Count how many lines below include the string "materials", and give that number without anything else.
[BEGIN DATASET RECORDS]
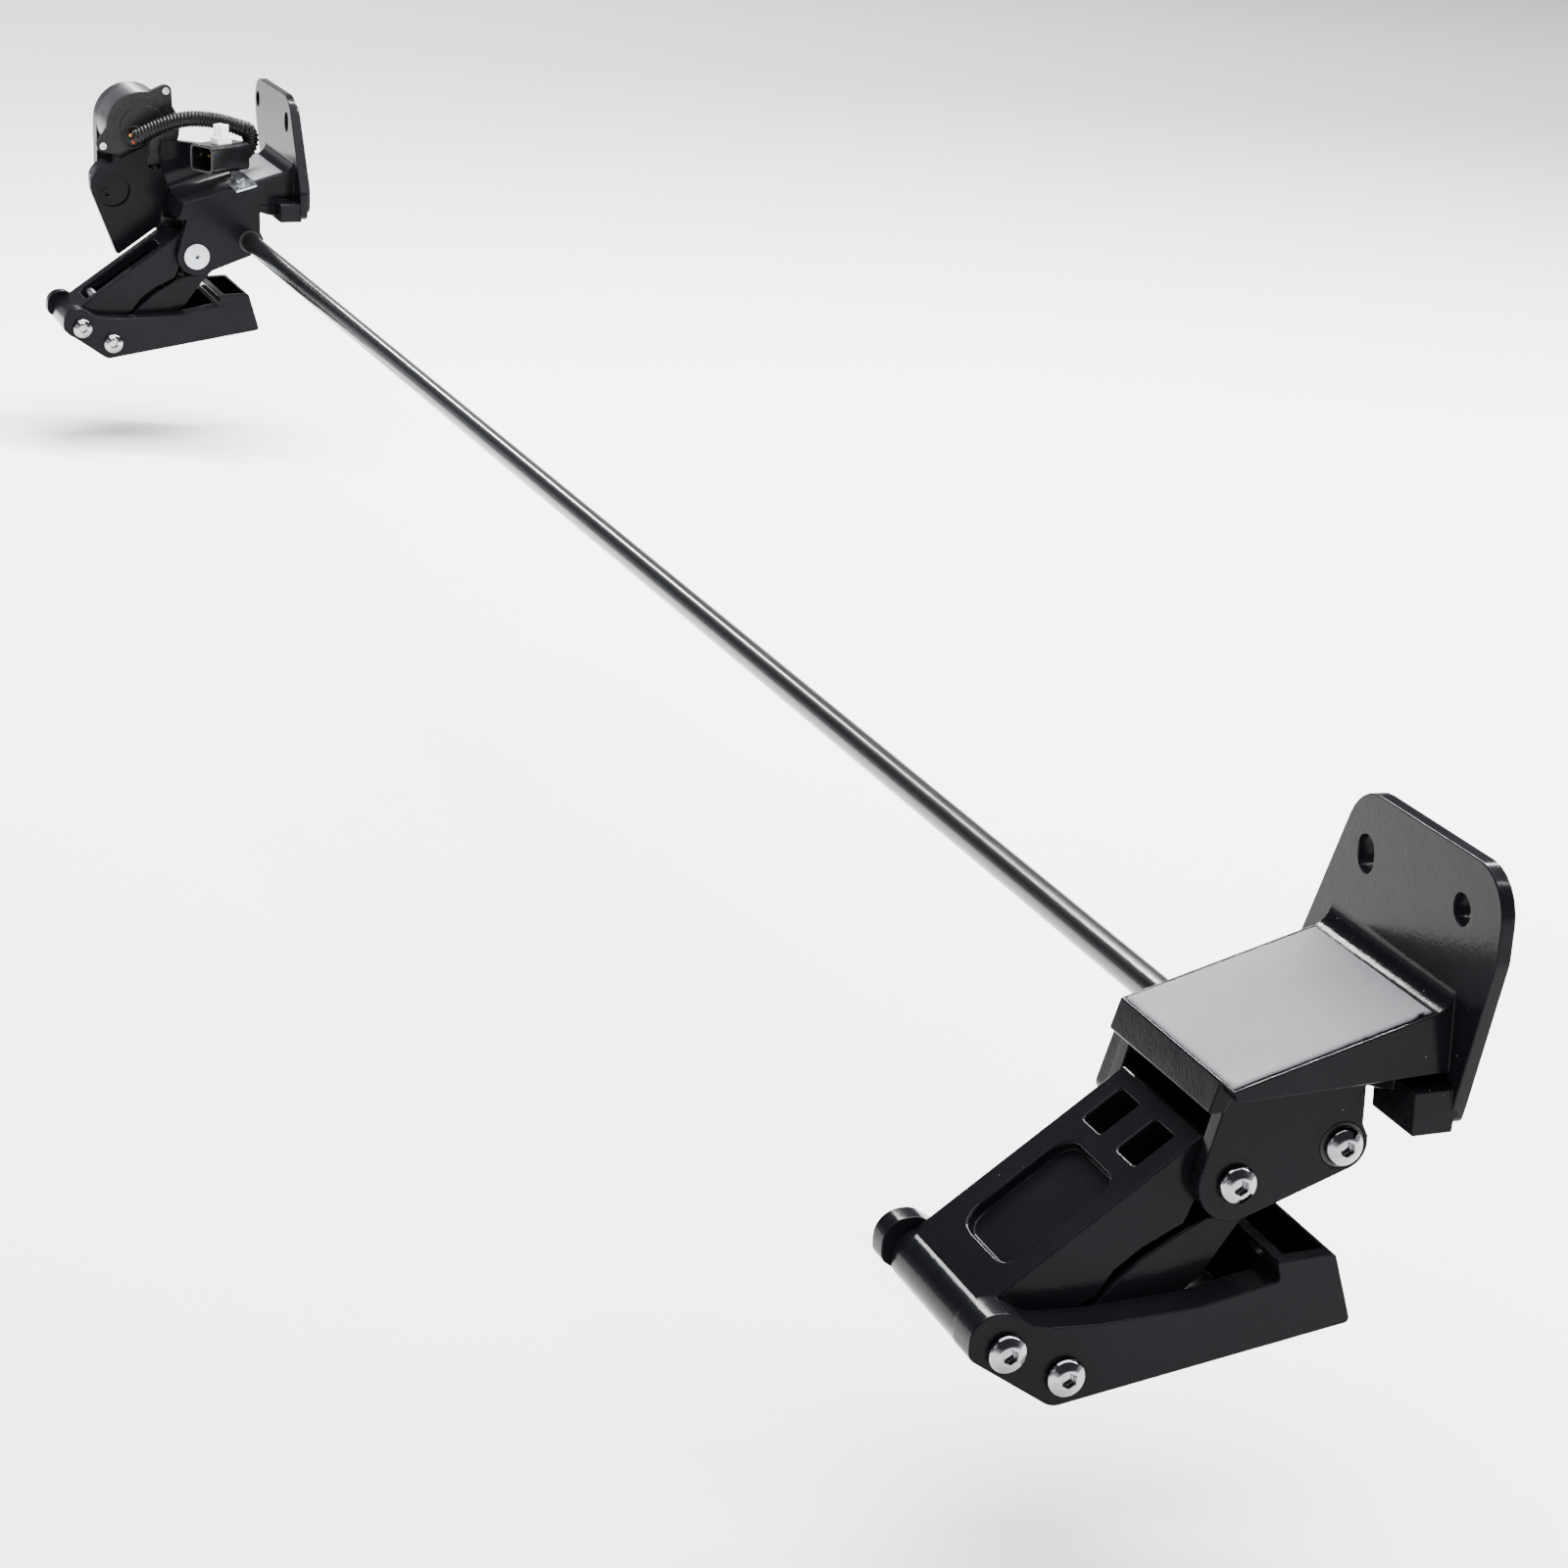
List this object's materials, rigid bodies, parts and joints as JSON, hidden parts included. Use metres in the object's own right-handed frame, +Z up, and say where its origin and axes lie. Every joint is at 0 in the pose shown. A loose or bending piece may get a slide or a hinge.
[END DATASET RECORDS]
[BEGIN DATASET RECORDS]
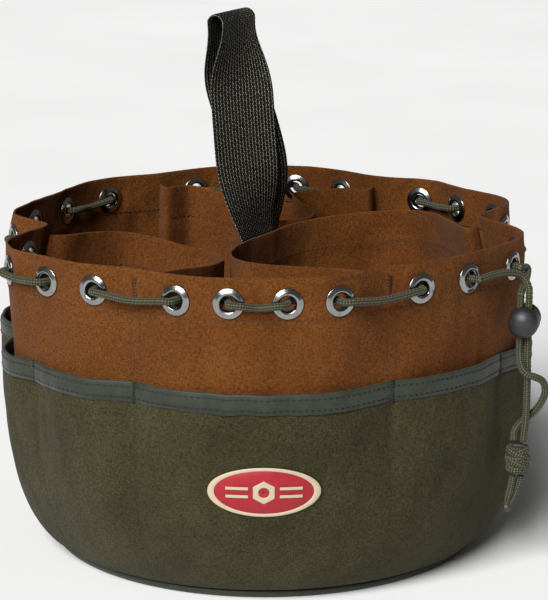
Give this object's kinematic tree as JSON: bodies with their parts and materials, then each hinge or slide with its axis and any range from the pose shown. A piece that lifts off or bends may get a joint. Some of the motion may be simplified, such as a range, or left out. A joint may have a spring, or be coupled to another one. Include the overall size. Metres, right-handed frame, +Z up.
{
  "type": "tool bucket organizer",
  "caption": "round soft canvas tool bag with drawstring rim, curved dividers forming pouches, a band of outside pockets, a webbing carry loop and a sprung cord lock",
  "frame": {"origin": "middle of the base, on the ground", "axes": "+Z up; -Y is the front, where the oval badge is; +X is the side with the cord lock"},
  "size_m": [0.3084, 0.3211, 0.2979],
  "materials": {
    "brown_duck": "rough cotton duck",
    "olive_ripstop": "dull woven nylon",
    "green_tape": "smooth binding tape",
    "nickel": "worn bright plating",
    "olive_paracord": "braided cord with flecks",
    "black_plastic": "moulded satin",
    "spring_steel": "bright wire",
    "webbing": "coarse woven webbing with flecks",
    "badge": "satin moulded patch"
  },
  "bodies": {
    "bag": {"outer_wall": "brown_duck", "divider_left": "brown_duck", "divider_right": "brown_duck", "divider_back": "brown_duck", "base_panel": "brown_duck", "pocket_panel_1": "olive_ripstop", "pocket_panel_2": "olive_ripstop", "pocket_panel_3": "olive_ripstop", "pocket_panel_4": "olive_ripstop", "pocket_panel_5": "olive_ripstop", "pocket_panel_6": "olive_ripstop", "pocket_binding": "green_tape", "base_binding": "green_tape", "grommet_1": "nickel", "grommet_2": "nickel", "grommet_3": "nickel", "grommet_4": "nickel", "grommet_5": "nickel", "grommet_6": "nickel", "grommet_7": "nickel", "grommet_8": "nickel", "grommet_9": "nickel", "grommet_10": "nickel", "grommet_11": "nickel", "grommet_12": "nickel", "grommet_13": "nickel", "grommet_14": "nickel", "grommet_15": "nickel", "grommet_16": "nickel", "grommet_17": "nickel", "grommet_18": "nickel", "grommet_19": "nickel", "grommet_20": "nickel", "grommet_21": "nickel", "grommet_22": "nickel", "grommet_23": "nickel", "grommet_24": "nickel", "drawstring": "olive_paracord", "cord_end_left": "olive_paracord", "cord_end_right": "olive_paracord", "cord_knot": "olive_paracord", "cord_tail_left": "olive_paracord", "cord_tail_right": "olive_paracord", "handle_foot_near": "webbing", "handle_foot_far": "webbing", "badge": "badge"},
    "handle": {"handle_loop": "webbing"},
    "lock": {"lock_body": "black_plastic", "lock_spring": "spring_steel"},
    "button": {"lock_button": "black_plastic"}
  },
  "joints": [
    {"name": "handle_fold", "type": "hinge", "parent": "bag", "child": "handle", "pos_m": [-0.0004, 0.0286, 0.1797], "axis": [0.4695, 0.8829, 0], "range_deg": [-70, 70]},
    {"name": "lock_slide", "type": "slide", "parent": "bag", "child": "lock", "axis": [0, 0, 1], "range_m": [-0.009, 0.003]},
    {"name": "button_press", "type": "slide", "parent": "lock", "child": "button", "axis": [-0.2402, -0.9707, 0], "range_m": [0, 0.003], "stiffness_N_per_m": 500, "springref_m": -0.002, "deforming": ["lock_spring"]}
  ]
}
[END DATASET RECORDS]
[BEGIN DATASET RECORDS]
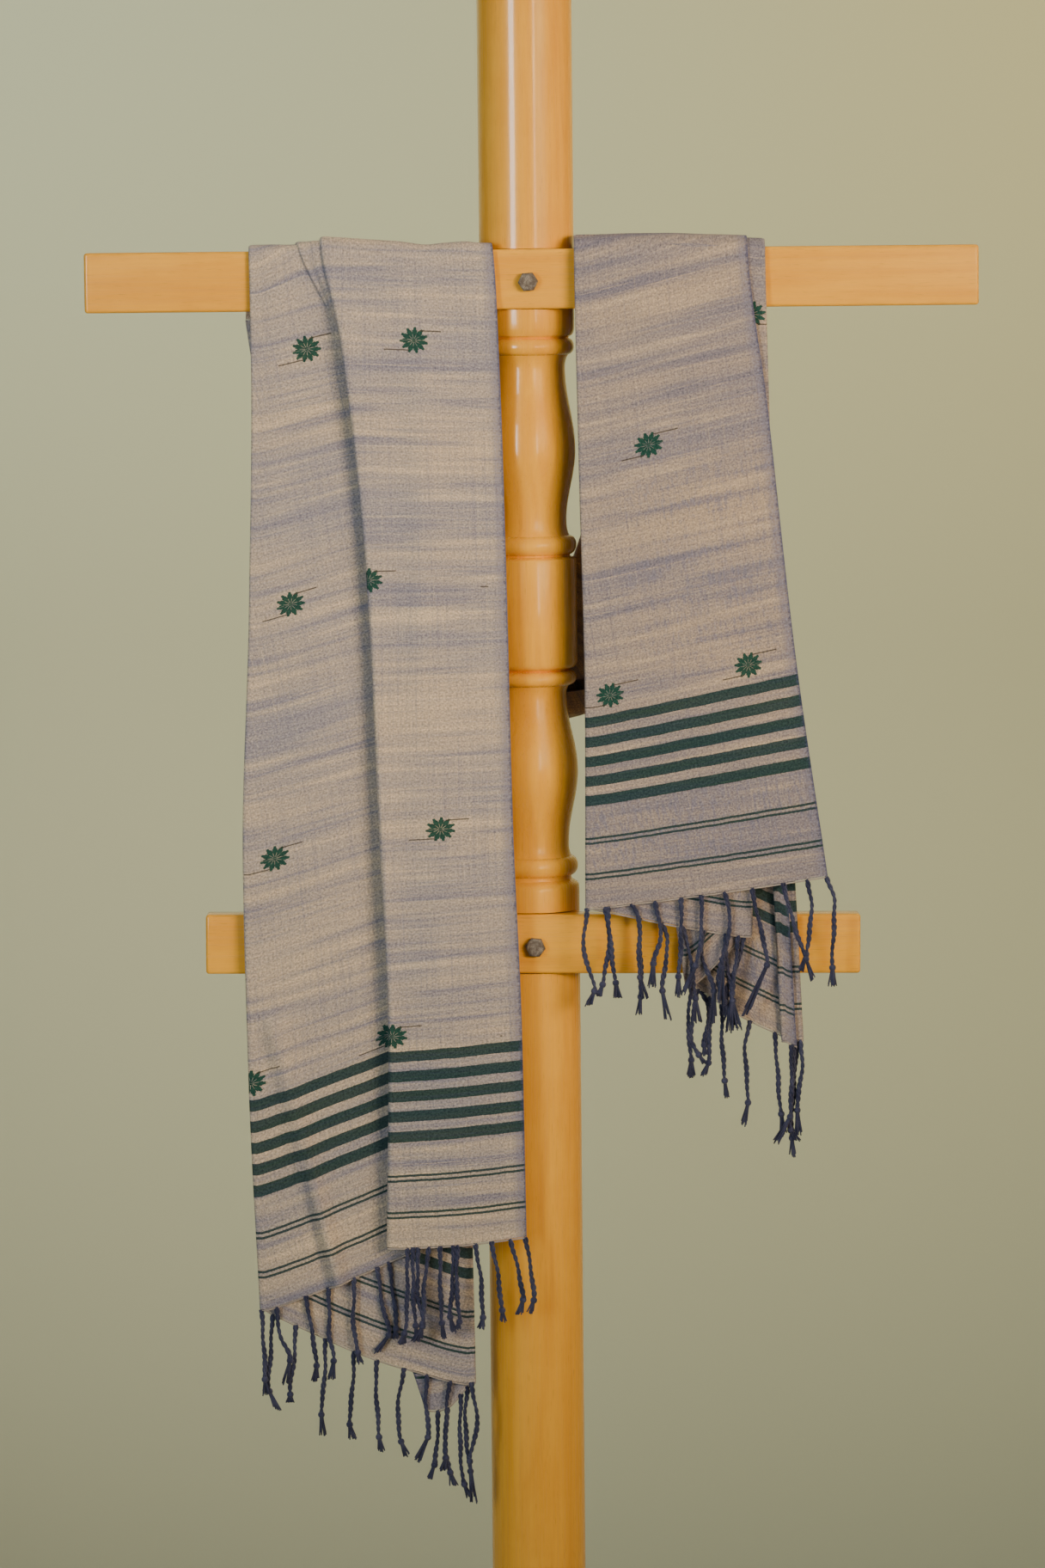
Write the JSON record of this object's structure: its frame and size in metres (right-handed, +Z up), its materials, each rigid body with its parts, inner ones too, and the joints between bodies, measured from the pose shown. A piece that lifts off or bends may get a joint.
[END DATASET RECORDS]
■ **REPLY TO THE EXERCISE**
4